_Task requirements_
Below are entries. Reproduce exactly the lines between the line holding "rear_flares()" and the line holding "bpy.context.scene.collection.objects.link(empty)", inclusive, and only those.

++++++

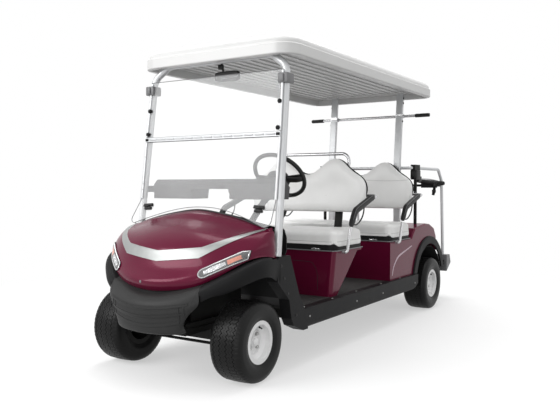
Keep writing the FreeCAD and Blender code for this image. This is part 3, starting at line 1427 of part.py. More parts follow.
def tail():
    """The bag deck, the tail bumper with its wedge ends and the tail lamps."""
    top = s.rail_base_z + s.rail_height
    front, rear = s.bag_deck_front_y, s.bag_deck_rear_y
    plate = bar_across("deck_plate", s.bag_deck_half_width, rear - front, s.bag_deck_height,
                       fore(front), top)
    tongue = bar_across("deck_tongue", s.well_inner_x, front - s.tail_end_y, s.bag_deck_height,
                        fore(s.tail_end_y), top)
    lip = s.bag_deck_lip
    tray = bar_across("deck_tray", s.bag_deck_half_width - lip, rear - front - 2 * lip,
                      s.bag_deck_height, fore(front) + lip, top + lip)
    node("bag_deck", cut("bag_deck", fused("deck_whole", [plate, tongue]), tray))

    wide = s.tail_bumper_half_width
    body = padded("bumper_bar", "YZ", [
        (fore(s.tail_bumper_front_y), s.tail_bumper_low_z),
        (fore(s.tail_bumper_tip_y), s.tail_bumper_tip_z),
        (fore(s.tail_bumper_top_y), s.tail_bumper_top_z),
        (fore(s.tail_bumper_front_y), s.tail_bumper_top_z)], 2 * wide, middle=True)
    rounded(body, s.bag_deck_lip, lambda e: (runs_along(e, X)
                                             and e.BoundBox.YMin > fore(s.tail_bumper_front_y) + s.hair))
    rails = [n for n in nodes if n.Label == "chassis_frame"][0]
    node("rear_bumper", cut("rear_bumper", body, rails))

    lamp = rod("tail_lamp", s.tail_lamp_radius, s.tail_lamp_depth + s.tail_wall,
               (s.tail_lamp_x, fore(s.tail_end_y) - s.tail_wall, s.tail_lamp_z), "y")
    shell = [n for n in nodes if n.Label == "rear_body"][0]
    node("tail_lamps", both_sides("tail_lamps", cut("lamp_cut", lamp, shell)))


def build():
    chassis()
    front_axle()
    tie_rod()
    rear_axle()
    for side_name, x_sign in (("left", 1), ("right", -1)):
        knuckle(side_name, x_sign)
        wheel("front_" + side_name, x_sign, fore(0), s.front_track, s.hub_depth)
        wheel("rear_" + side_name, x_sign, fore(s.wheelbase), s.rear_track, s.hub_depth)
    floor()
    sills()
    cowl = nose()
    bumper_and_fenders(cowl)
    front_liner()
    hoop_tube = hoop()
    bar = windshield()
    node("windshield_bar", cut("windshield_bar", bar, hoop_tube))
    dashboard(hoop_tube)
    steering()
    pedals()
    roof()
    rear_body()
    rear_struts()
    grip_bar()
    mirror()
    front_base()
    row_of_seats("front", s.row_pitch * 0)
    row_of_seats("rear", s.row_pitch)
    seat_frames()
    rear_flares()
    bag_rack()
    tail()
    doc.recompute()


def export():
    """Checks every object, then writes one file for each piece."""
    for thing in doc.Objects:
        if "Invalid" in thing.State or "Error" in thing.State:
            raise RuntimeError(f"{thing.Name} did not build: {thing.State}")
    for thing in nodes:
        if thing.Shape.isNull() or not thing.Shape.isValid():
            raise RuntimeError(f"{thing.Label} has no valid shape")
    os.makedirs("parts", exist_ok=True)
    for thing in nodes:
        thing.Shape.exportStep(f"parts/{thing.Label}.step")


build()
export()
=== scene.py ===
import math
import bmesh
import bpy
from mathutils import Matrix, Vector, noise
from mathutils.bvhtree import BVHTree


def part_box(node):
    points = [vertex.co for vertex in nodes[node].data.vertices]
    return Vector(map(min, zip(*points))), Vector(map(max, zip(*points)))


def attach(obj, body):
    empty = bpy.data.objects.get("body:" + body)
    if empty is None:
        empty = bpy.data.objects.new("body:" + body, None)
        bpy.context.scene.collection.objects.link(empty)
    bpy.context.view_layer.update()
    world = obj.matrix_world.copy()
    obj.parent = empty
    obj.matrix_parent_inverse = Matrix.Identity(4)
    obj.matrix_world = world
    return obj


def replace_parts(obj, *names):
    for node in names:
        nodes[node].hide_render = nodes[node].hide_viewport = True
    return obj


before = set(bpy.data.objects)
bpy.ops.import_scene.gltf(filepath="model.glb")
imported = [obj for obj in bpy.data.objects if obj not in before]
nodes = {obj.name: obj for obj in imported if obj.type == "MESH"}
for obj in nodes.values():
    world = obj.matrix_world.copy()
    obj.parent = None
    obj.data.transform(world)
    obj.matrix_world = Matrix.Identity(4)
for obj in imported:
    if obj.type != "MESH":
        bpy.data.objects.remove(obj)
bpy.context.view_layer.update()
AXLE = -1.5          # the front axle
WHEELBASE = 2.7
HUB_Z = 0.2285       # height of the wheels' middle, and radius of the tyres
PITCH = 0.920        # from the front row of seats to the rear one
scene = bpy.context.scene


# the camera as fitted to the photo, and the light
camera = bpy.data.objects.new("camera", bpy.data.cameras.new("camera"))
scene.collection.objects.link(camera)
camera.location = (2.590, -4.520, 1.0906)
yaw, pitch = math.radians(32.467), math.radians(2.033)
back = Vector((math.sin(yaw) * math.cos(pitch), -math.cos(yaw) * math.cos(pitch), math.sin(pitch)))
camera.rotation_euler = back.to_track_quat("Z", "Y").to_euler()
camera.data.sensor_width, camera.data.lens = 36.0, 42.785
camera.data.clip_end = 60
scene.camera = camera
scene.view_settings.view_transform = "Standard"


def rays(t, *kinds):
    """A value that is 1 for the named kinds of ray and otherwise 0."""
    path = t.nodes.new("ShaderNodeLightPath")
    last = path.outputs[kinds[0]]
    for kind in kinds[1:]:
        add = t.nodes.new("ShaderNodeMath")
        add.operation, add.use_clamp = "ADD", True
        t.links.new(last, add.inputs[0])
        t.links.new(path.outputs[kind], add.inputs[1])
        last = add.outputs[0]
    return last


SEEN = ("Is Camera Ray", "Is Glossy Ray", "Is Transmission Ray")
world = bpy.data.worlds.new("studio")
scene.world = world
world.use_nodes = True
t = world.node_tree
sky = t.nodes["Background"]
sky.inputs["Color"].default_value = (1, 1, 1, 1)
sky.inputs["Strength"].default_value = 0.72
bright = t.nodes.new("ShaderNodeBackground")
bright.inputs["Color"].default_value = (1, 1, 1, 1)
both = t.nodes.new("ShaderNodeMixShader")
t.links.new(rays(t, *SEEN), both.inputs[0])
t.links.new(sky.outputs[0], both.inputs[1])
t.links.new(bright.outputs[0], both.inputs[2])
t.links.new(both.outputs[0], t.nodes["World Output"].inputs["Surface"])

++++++

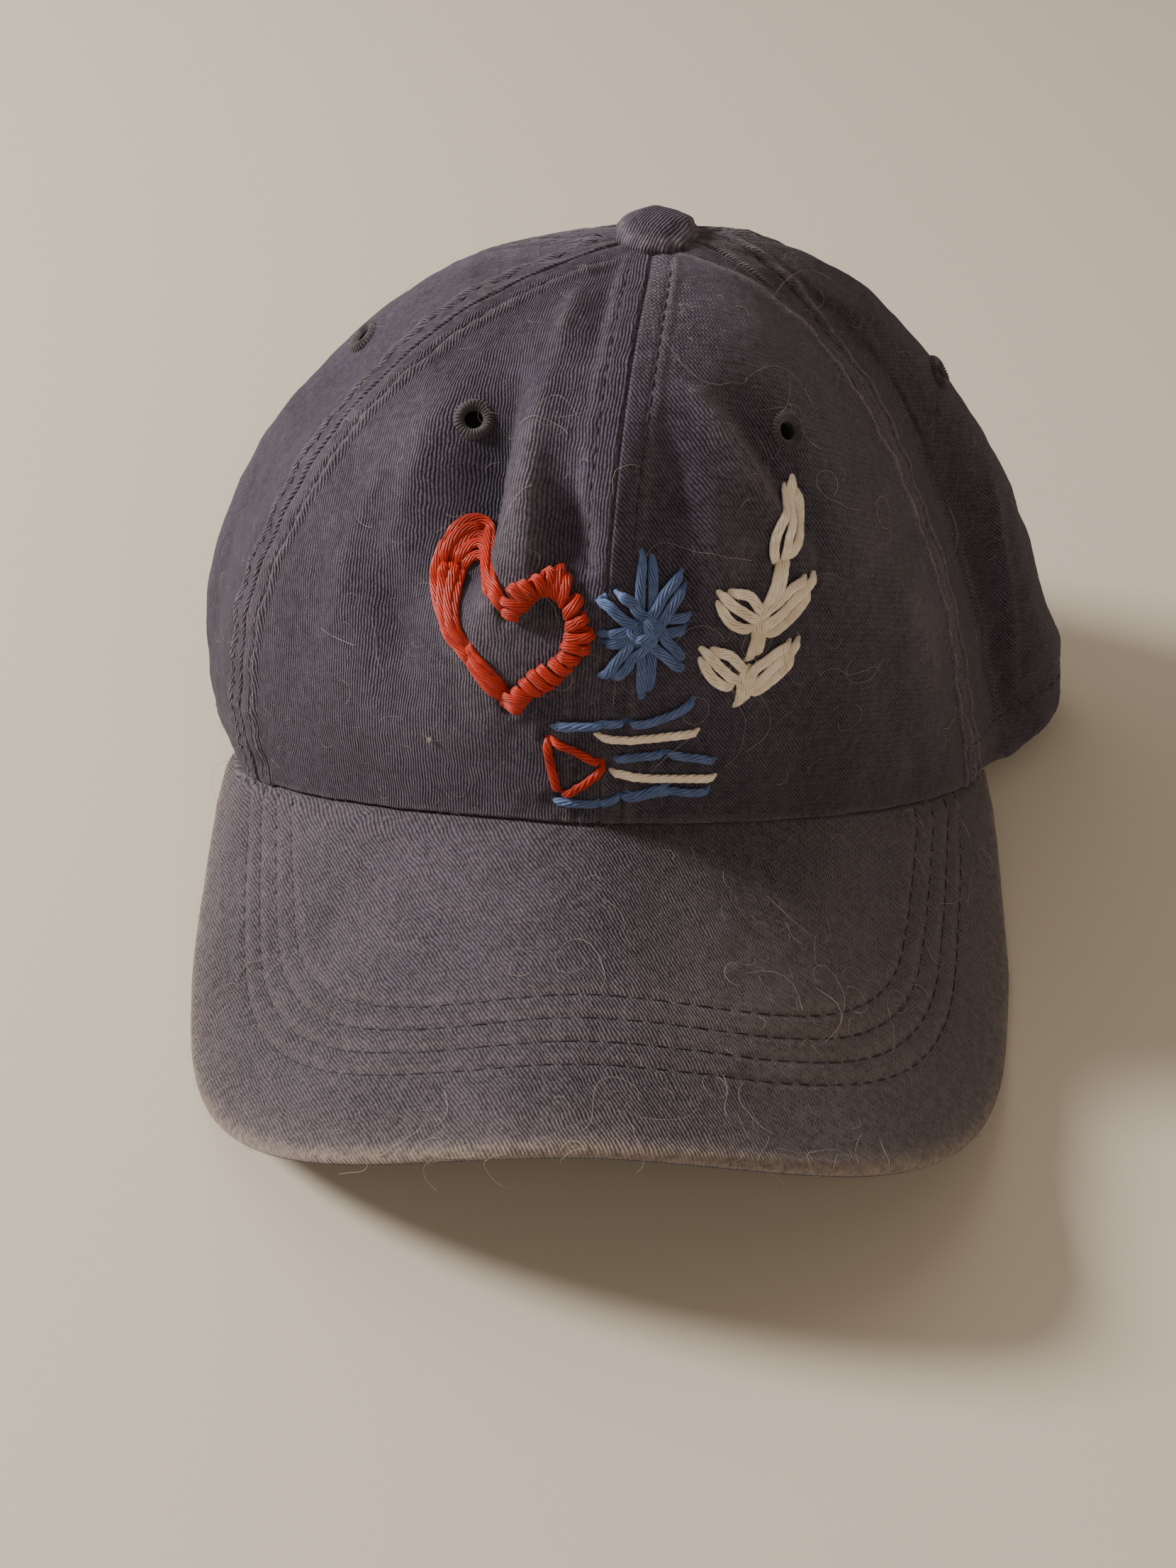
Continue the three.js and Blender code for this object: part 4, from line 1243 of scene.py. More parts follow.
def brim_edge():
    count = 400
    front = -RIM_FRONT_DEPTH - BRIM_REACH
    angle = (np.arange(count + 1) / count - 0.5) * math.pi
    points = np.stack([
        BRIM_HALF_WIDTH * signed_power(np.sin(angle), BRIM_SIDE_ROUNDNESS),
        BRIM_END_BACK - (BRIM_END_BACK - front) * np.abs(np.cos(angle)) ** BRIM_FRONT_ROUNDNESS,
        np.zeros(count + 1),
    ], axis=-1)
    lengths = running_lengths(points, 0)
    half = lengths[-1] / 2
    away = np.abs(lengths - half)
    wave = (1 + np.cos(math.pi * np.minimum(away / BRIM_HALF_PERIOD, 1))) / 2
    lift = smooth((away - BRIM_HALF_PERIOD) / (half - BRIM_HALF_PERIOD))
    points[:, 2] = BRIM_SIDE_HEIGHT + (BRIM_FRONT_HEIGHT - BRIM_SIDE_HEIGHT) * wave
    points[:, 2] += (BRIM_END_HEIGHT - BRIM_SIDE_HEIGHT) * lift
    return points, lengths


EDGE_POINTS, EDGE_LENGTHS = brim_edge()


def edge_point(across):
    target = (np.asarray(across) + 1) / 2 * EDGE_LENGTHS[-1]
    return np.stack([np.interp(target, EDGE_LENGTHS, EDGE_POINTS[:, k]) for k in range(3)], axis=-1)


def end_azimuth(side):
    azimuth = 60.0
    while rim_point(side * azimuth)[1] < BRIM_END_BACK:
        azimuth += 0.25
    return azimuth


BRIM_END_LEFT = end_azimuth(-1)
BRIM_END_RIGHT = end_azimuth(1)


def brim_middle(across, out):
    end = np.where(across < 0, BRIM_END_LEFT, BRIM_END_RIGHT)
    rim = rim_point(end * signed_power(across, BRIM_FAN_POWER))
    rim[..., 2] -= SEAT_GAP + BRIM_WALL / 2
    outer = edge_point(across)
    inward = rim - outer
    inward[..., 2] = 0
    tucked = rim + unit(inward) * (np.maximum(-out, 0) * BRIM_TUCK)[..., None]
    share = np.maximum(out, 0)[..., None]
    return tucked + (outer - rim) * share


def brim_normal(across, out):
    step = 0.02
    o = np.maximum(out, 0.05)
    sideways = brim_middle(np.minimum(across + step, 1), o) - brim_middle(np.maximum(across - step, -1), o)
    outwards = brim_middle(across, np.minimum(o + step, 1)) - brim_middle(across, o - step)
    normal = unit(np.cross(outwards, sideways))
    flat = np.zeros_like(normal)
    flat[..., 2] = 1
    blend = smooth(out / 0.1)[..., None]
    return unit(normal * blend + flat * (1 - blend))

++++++

_Solved problem_
    rear_flares()
    bag_rack()
    tail()
    doc.recompute()


def export():
    """Checks every object, then writes one file for each piece."""
    for thing in doc.Objects:
        if "Invalid" in thing.State or "Error" in thing.State:
            raise RuntimeError(f"{thing.Name} did not build: {thing.State}")
    for thing in nodes:
        if thing.Shape.isNull() or not thing.Shape.isValid():
            raise RuntimeError(f"{thing.Label} has no valid shape")
    os.makedirs("parts", exist_ok=True)
    for thing in nodes:
        thing.Shape.exportStep(f"parts/{thing.Label}.step")


build()
export()
=== scene.py ===
import math
import bmesh
import bpy
from mathutils import Matrix, Vector, noise
from mathutils.bvhtree import BVHTree


def part_box(node):
    points = [vertex.co for vertex in nodes[node].data.vertices]
    return Vector(map(min, zip(*points))), Vector(map(max, zip(*points)))


def attach(obj, body):
    empty = bpy.data.objects.get("body:" + body)
    if empty is None:
        empty = bpy.data.objects.new("body:" + body, None)
        bpy.context.scene.collection.objects.link(empty)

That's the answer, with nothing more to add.